### [Exercise details]
Reproduce all of the records exactly.

### [Excerpted records]
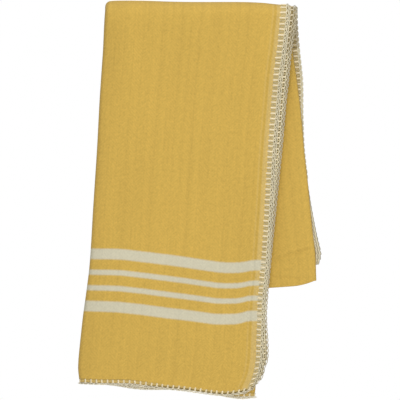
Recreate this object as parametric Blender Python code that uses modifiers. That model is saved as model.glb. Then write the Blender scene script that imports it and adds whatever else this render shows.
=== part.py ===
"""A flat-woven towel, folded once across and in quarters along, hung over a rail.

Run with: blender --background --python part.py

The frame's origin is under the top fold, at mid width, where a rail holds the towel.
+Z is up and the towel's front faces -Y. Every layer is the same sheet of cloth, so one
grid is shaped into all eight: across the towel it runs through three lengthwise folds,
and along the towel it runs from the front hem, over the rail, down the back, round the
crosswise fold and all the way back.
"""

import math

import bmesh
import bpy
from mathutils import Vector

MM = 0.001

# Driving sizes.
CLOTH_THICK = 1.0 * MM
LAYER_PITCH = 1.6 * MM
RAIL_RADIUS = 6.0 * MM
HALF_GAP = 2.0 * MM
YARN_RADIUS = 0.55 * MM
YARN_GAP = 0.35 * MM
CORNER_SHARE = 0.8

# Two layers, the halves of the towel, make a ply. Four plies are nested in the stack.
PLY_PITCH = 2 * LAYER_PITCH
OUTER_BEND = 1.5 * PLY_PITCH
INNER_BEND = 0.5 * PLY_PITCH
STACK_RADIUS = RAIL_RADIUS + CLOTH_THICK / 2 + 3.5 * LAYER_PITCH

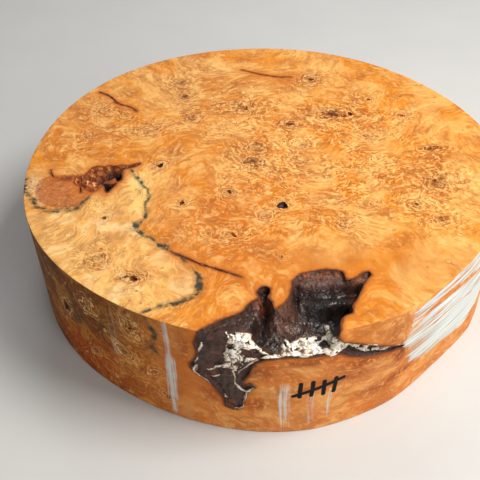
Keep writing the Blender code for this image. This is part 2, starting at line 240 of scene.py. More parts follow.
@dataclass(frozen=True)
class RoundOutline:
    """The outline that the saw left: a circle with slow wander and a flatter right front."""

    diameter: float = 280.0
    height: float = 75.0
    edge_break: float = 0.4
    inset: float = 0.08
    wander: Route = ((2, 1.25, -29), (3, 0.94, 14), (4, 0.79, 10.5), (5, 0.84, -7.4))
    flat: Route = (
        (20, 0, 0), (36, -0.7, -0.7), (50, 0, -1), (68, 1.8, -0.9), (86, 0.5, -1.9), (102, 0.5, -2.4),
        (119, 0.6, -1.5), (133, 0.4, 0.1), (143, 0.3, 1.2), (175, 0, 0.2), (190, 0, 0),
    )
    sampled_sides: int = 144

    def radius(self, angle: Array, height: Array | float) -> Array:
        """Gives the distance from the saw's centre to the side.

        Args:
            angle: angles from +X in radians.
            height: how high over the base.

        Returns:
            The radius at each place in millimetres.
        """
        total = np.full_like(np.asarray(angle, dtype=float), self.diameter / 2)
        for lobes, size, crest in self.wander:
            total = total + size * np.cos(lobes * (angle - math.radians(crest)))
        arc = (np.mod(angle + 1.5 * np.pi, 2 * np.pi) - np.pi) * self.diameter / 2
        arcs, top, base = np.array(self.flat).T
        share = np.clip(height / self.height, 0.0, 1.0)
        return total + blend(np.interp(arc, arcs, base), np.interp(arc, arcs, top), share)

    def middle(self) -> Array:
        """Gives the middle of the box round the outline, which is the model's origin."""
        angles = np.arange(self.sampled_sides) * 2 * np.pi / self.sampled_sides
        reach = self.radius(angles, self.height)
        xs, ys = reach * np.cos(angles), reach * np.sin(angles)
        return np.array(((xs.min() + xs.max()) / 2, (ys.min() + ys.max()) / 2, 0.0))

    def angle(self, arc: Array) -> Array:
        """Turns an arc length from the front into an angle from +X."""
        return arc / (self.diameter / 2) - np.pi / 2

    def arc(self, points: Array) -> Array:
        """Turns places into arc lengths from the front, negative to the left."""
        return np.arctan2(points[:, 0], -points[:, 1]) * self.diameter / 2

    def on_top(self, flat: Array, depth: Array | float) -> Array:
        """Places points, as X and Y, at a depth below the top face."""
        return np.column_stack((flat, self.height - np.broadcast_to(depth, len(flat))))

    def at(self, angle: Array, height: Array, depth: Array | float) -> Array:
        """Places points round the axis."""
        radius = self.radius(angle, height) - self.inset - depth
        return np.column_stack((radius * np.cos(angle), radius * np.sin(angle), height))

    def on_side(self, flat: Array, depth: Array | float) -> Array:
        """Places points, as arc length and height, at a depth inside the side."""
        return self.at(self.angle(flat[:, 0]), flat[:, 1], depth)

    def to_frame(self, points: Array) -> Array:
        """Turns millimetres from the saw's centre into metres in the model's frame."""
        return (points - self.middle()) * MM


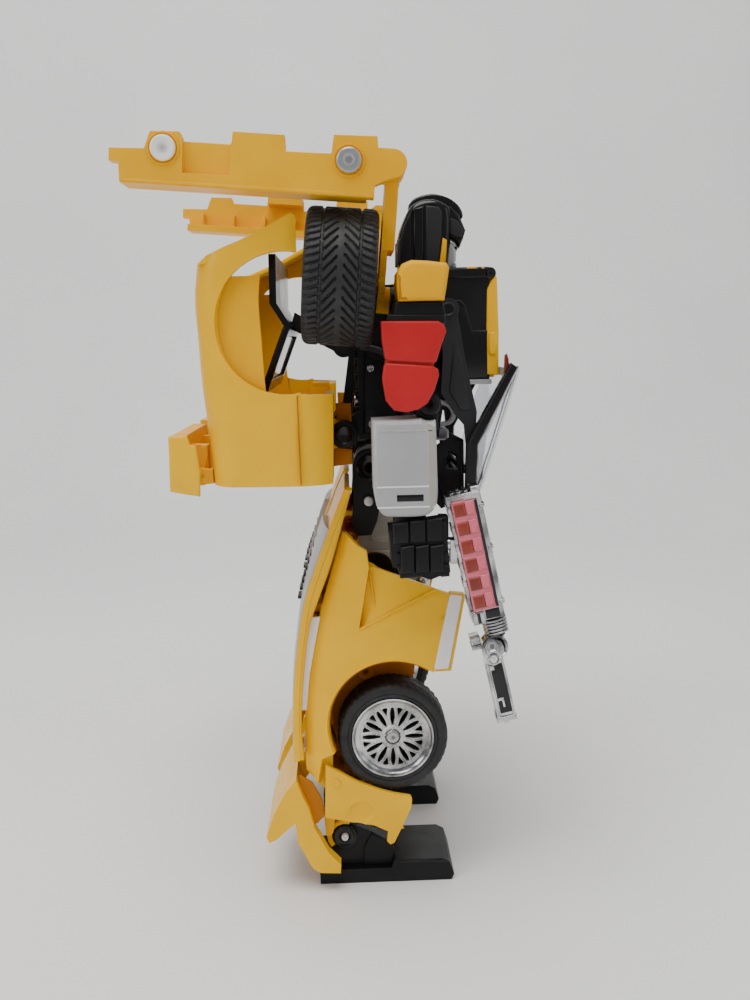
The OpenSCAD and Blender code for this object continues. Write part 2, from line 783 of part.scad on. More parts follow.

### [Result of this task]
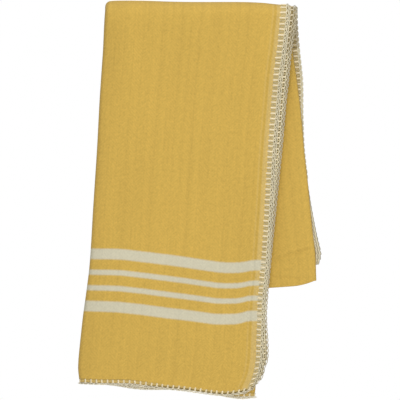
Recreate this object as parametric Blender Python code that uses modifiers. That model is saved as model.glb. Then write the Blender scene script that imports it and adds whatever else this render shows.
=== part.py ===
"""A flat-woven towel, folded once across and in quarters along, hung over a rail.

Run with: blender --background --python part.py

The frame's origin is under the top fold, at mid width, where a rail holds the towel.
+Z is up and the towel's front faces -Y. Every layer is the same sheet of cloth, so one
grid is shaped into all eight: across the towel it runs through three lengthwise folds,
and along the towel it runs from the front hem, over the rail, down the back, round the
crosswise fold and all the way back.
"""

import math

import bmesh
import bpy
from mathutils import Vector

MM = 0.001

# Driving sizes.
CLOTH_THICK = 1.0 * MM
LAYER_PITCH = 1.6 * MM
RAIL_RADIUS = 6.0 * MM
HALF_GAP = 2.0 * MM
YARN_RADIUS = 0.55 * MM
YARN_GAP = 0.35 * MM
CORNER_SHARE = 0.8

# Two layers, the halves of the towel, make a ply. Four plies are nested in the stack.
PLY_PITCH = 2 * LAYER_PITCH
OUTER_BEND = 1.5 * PLY_PITCH
INNER_BEND = 0.5 * PLY_PITCH
STACK_RADIUS = RAIL_RADIUS + CLOTH_THICK / 2 + 3.5 * LAYER_PITCH

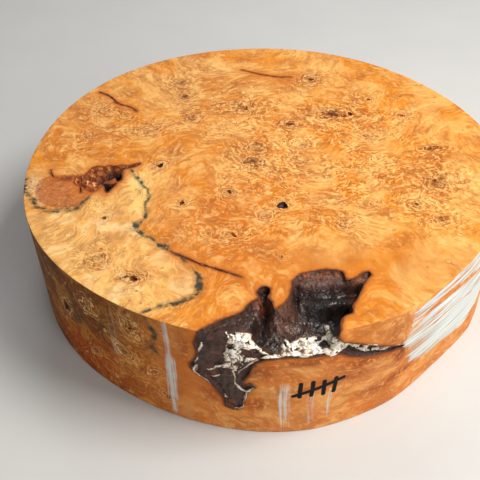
Keep writing the Blender code for this image. This is part 2, starting at line 240 of scene.py. More parts follow.
@dataclass(frozen=True)
class RoundOutline:
    """The outline that the saw left: a circle with slow wander and a flatter right front."""

    diameter: float = 280.0
    height: float = 75.0
    edge_break: float = 0.4
    inset: float = 0.08
    wander: Route = ((2, 1.25, -29), (3, 0.94, 14), (4, 0.79, 10.5), (5, 0.84, -7.4))
    flat: Route = (
        (20, 0, 0), (36, -0.7, -0.7), (50, 0, -1), (68, 1.8, -0.9), (86, 0.5, -1.9), (102, 0.5, -2.4),
        (119, 0.6, -1.5), (133, 0.4, 0.1), (143, 0.3, 1.2), (175, 0, 0.2), (190, 0, 0),
    )
    sampled_sides: int = 144

    def radius(self, angle: Array, height: Array | float) -> Array:
        """Gives the distance from the saw's centre to the side.

        Args:
            angle: angles from +X in radians.
            height: how high over the base.

        Returns:
            The radius at each place in millimetres.
        """
        total = np.full_like(np.asarray(angle, dtype=float), self.diameter / 2)
        for lobes, size, crest in self.wander:
            total = total + size * np.cos(lobes * (angle - math.radians(crest)))
        arc = (np.mod(angle + 1.5 * np.pi, 2 * np.pi) - np.pi) * self.diameter / 2
        arcs, top, base = np.array(self.flat).T
        share = np.clip(height / self.height, 0.0, 1.0)
        return total + blend(np.interp(arc, arcs, base), np.interp(arc, arcs, top), share)

    def middle(self) -> Array:
        """Gives the middle of the box round the outline, which is the model's origin."""
        angles = np.arange(self.sampled_sides) * 2 * np.pi / self.sampled_sides
        reach = self.radius(angles, self.height)
        xs, ys = reach * np.cos(angles), reach * np.sin(angles)
        return np.array(((xs.min() + xs.max()) / 2, (ys.min() + ys.max()) / 2, 0.0))

    def angle(self, arc: Array) -> Array:
        """Turns an arc length from the front into an angle from +X."""
        return arc / (self.diameter / 2) - np.pi / 2

    def arc(self, points: Array) -> Array:
        """Turns places into arc lengths from the front, negative to the left."""
        return np.arctan2(points[:, 0], -points[:, 1]) * self.diameter / 2

    def on_top(self, flat: Array, depth: Array | float) -> Array:
        """Places points, as X and Y, at a depth below the top face."""
        return np.column_stack((flat, self.height - np.broadcast_to(depth, len(flat))))

    def at(self, angle: Array, height: Array, depth: Array | float) -> Array:
        """Places points round the axis."""
        radius = self.radius(angle, height) - self.inset - depth
        return np.column_stack((radius * np.cos(angle), radius * np.sin(angle), height))

    def on_side(self, flat: Array, depth: Array | float) -> Array:
        """Places points, as arc length and height, at a depth inside the side."""
        return self.at(self.angle(flat[:, 0]), flat[:, 1], depth)

    def to_frame(self, points: Array) -> Array:
        """Turns millimetres from the saw's centre into metres in the model's frame."""
        return (points - self.middle()) * MM


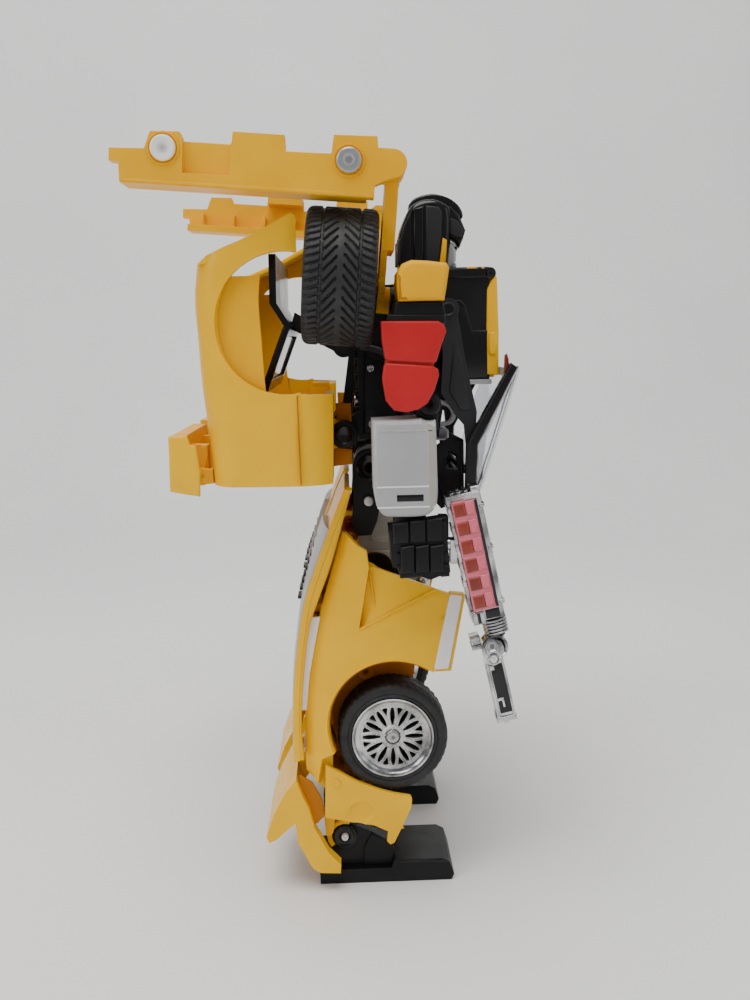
The OpenSCAD and Blender code for this object continues. Write part 2, from line 783 of part.scad on. More parts follow.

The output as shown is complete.